A Stage-Appropriate Decision Framework
Use this framework to decide go, park, or kill with confidence. Keep each step time-boxed so you get to a decision without spreading the team thin.
- Define the target loop. Specify a repeatable transaction: who buys, who sells, average order value, cycle time, and category rules.
- Choose primary monetization primitives. Select one transaction fee model plus one optional add-on or subscription. Resist stacking more until you see traction.
- Set a take rate corridor. For example, 8 to 15 percent for early services categories or 5 to 10 percent for thin-margin goods. Include flat minimums for micro-orders.
- Run a two-week pricing sprint. Conduct 10 to 20 seller interviews, 200 to 500 landing page visitors with a fee toggle, and 10 concierge transactions at two fee variants.
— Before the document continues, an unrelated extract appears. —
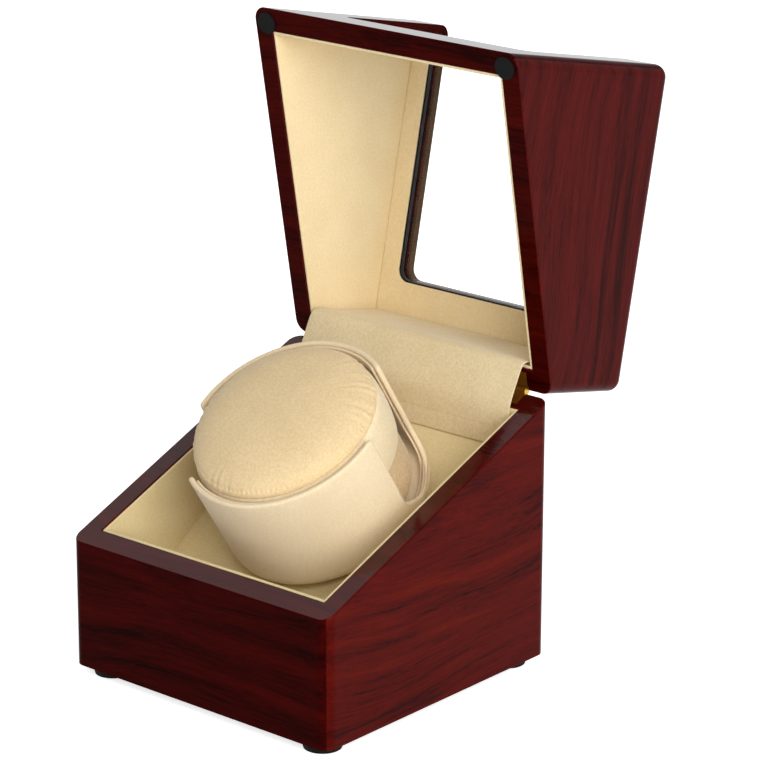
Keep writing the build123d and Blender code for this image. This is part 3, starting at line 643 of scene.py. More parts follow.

- Model unit economics. Combine GMV scenarios with processing fees, risk loss rate, support cost per ticket, and expected CAC. Sanity check against competitor benchmarks.
- Validate side health. Ensure at least 60 percent of interviewed sellers accept your fee in principle and at least 70 percent of test buyers do not abandon when protections are bundled at a small fee.
- Check against disintermediation triggers. If more than 20 percent of manual matches try to bypass after the first transaction, increase platform value with protections or reduce early take rate.
- Decide with thresholds. Go if projected 6-month CAC payback is feasible and pilot churn stays under 15 percent. Park if pricing works for one category but not others. Kill if even aggressive fee reductions fail to produce acceptance or if risk costs swamp revenue.
This is where a structured analysis platform helps. Idea Score can combine your experimental data with competitor patterns and category economics to compute an opportunity score, then visualize the revenue and risk tradeoffs under different pricing-strategy models. The output gives founders evidence to defend a go or a not yet call.
Conclusion
Great marketplace ideas align monetization with perceived value on both sides of a supply-and-demand network. In the pricing strategy stage, you are not trying to find the perfect price. You are trying to identify sustainable corridors, credible packaging, and a minimum set of features that make on-platform behavior the obvious choice. Use interviews, small experiments, and competitor evidence to validate willingness to pay. Keep your model adaptable, avoid premature commitments, and move forward only when the early math works at small scale.
FAQ
What take rate is typical for marketplace ideas?
It depends on category margins and risk. Services marketplaces often land between 10 and 20 percent, sometimes with lower rates as sellers gain volume. Goods with thin margins may require 5 to 10 percent plus a small payment or shipping spread. Always benchmark against category leaders and adjust for your risk and support costs.
Should I charge buyers, sellers, or both?
Charge the side that receives the clearest incremental value at MVP scale. If sellers already spend on lead generation and your marketplace delivers qualified demand, a seller fee is easier to justify. If buyer trust and protections are paramount, a small buyer fee tied to insurance or dispute resolution can work. Hybrids are viable once you prove both sides see value.
How can I test pricing without a full product?
Use concierge transactions, payment links, and fee toggles on a landing page. Interview sellers with concrete scenarios like a 12 percent take rate in exchange for next-day payouts and featured placement. Run small conjoint surveys to test subscription tiers. Observe acceptance, not just opinions.
When should I layer a seller subscription on top of transaction fees?
After you confirm sellers use and value workflow features monthly. Good triggers include repeat logins to analytics, frequent use of messaging or CRM, and a clear link between tier upgrades and higher conversion. Start with a light tier that offers tangible advantages like priority placement or lower fees after thresholds.